Task goal:
Below are some entries. Output each one exactly as it appears.

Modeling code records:
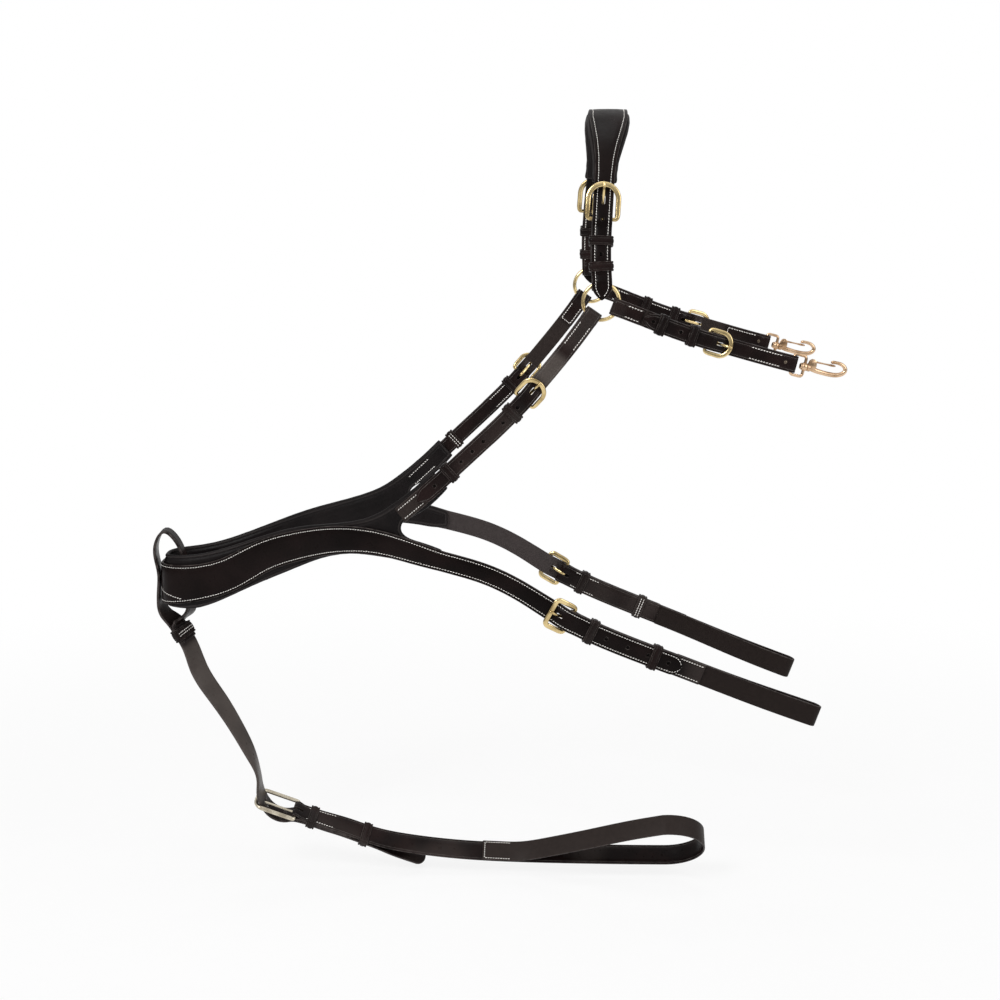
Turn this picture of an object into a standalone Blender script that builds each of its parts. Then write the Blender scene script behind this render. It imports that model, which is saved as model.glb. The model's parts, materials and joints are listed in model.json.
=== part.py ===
"""A hunting breastplate: padded chest piece, wither pad, shoulder, saddle and girth straps, martingale.

The horse faces -X, its near (left) side is at -Y, and +Z is up. The origin lies on the inner face
of the chest pad, at the middle of the horse's chest. Sizes are in millimetres, and each mesh is
made in metres. The near side is modelled, and the off side is its mirror image.

The chest pad and its straps lie round the horse as on a flat pattern: u is the distance round the
body from the middle of the chest, z is the height, and n is the distance out from the horse.
"""

import math
from dataclasses import dataclass

import bmesh
import bpy
import numpy as np
from mathutils import Matrix, Vector

for leftover in list(bpy.data.objects):
    bpy.data.objects.remove(leftover, do_unlink=True)

MM = 0.001
GAP = 0.3           # air left between pieces that touch
LEATHER_GAP = 0.4   # air between the chest pad and the strap sewn on it

# The line round the horse that the chest pad's outer face follows, seen from above: x, distance out
PLAN = [(-8, 0), (-8, 6), (-4, 18), (10, 28), (36, 33), (72, 36), (108, 42), (142, 54), (176, 72),
        (210, 91), (246, 106), (286, 116), (346, 120), (446, 121), (546, 118), (716, 110), (800, 105)]

# Routes of the straps' middle lines on the flat pattern: u, z
CHEST_ROUTE = [(0, 0), (51, 3), (96, 15), (131, 34), (178, 51), (245, 64), (276, 64), (305, 59),
               (345, 48), (399, 32), (437, 13), (475, -11), (538, -42), (608, -70), (695, -105),
               (770, -133)]
RING_SPOT = (518, 323)
SHOULDER_ROUTE = [RING_SPOT, (500, 297), (482, 273), (456, 241), (431, 212), (399, 180), (366, 149),
                  (336, 121), (305, 94)]
SADDLE_ROUTE = [RING_SPOT, (560, 307), (605, 290), (655, 275), (705, 261), (745, 251), (800, 239)]

# The near half of the wither strap's arch, from the ring to the top: x, y, z
WITHER_ARCH = [(475, -120.6, 340), (474, -119, 362), (474.5, -112, 392), (477, -100, 430), (480, -82, 466),
               (483, -59, 493), (485, -34, 510), (486, 0, 518)]

# Outline of the chest lining on the flat pattern, near half, from its top round to its bottom
LINING_TOP = [(0, 34), (30, 35), (63, 38), (97, 47), (132, 59), (178, 72), (245, 84), (277, 94),
              (298, 107), (316, 121), (341, 145)]
LINING_FORK = [(358, 126), (335, 103), (317, 92), (308, 85), (307, 77), (313, 71), (328, 66),
               (352, 62)]
LINING_BOTTOM = [(352, 35), (338, 37), (316, 42), (282, 46), (244, 46), (193, 32), (162, 18),
                 (131, 4), (96, -13), (62, -26), (30, -28), (0, -28)]
LINING_THICK = 8.0

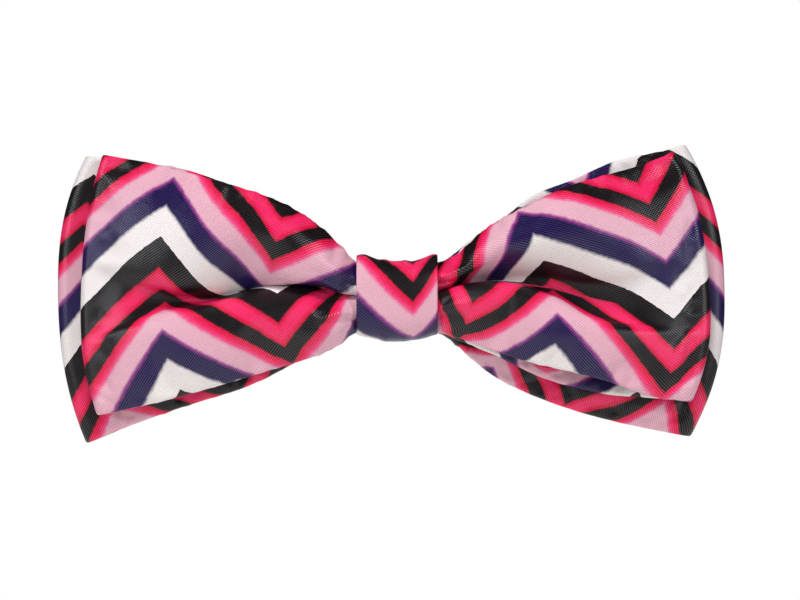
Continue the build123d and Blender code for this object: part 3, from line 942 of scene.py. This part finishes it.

Result:
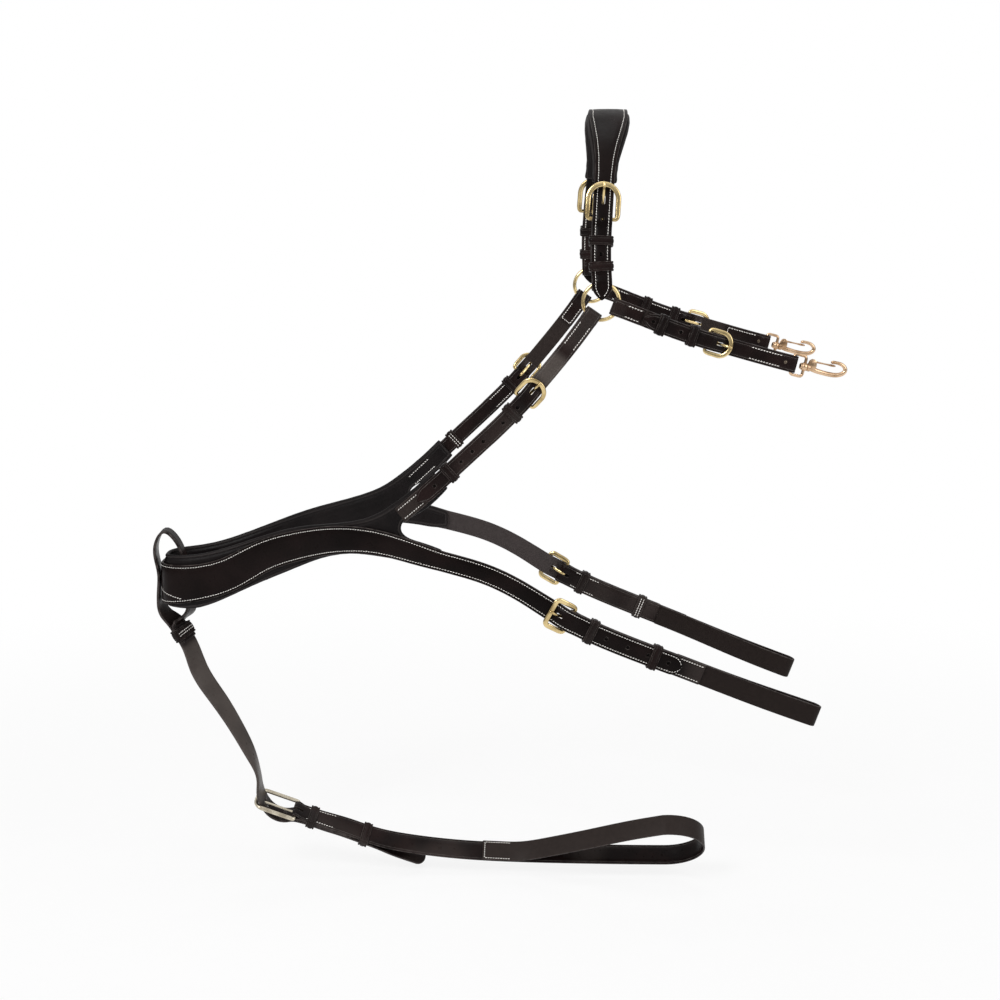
Turn this picture of an object into a standalone Blender script that builds each of its parts. Then write the Blender scene script behind this render. It imports that model, which is saved as model.glb. The model's parts, materials and joints are listed in model.json.
=== part.py ===
"""A hunting breastplate: padded chest piece, wither pad, shoulder, saddle and girth straps, martingale.

The horse faces -X, its near (left) side is at -Y, and +Z is up. The origin lies on the inner face
of the chest pad, at the middle of the horse's chest. Sizes are in millimetres, and each mesh is
made in metres. The near side is modelled, and the off side is its mirror image.

The chest pad and its straps lie round the horse as on a flat pattern: u is the distance round the
body from the middle of the chest, z is the height, and n is the distance out from the horse.
"""

import math
from dataclasses import dataclass

import bmesh
import bpy
import numpy as np
from mathutils import Matrix, Vector

for leftover in list(bpy.data.objects):
    bpy.data.objects.remove(leftover, do_unlink=True)

MM = 0.001
GAP = 0.3           # air left between pieces that touch
LEATHER_GAP = 0.4   # air between the chest pad and the strap sewn on it

# The line round the horse that the chest pad's outer face follows, seen from above: x, distance out
PLAN = [(-8, 0), (-8, 6), (-4, 18), (10, 28), (36, 33), (72, 36), (108, 42), (142, 54), (176, 72),
        (210, 91), (246, 106), (286, 116), (346, 120), (446, 121), (546, 118), (716, 110), (800, 105)]

# Routes of the straps' middle lines on the flat pattern: u, z
CHEST_ROUTE = [(0, 0), (51, 3), (96, 15), (131, 34), (178, 51), (245, 64), (276, 64), (305, 59),
               (345, 48), (399, 32), (437, 13), (475, -11), (538, -42), (608, -70), (695, -105),
               (770, -133)]
RING_SPOT = (518, 323)
SHOULDER_ROUTE = [RING_SPOT, (500, 297), (482, 273), (456, 241), (431, 212), (399, 180), (366, 149),
                  (336, 121), (305, 94)]
SADDLE_ROUTE = [RING_SPOT, (560, 307), (605, 290), (655, 275), (705, 261), (745, 251), (800, 239)]

# The near half of the wither strap's arch, from the ring to the top: x, y, z
WITHER_ARCH = [(475, -120.6, 340), (474, -119, 362), (474.5, -112, 392), (477, -100, 430), (480, -82, 466),
               (483, -59, 493), (485, -34, 510), (486, 0, 518)]

# Outline of the chest lining on the flat pattern, near half, from its top round to its bottom
LINING_TOP = [(0, 34), (30, 35), (63, 38), (97, 47), (132, 59), (178, 72), (245, 84), (277, 94),
              (298, 107), (316, 121), (341, 145)]
LINING_FORK = [(358, 126), (335, 103), (317, 92), (308, 85), (307, 77), (313, 71), (328, 66),
               (352, 62)]
LINING_BOTTOM = [(352, 35), (338, 37), (316, 42), (282, 46), (244, 46), (193, 32), (162, 18),
                 (131, 4), (96, -13), (62, -26), (30, -28), (0, -28)]
LINING_THICK = 8.0

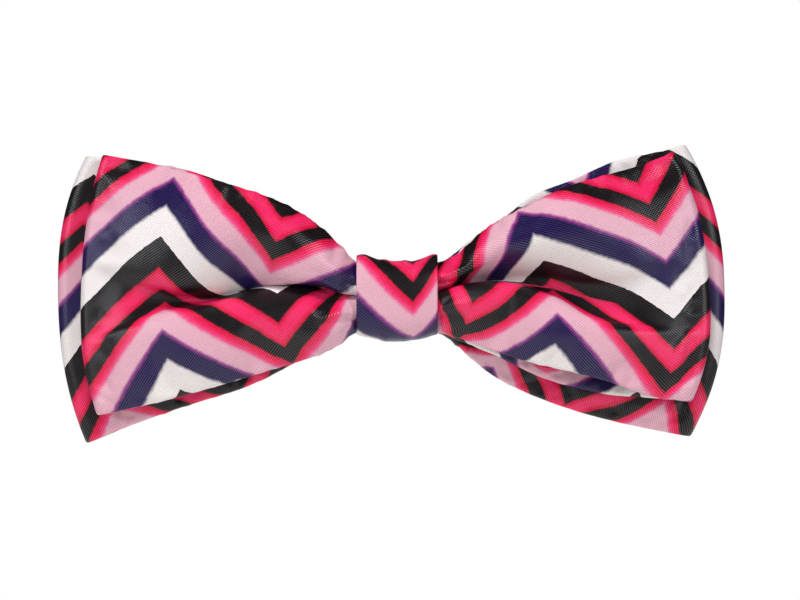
Continue the build123d and Blender code for this object: part 3, from line 942 of scene.py. This part finishes it.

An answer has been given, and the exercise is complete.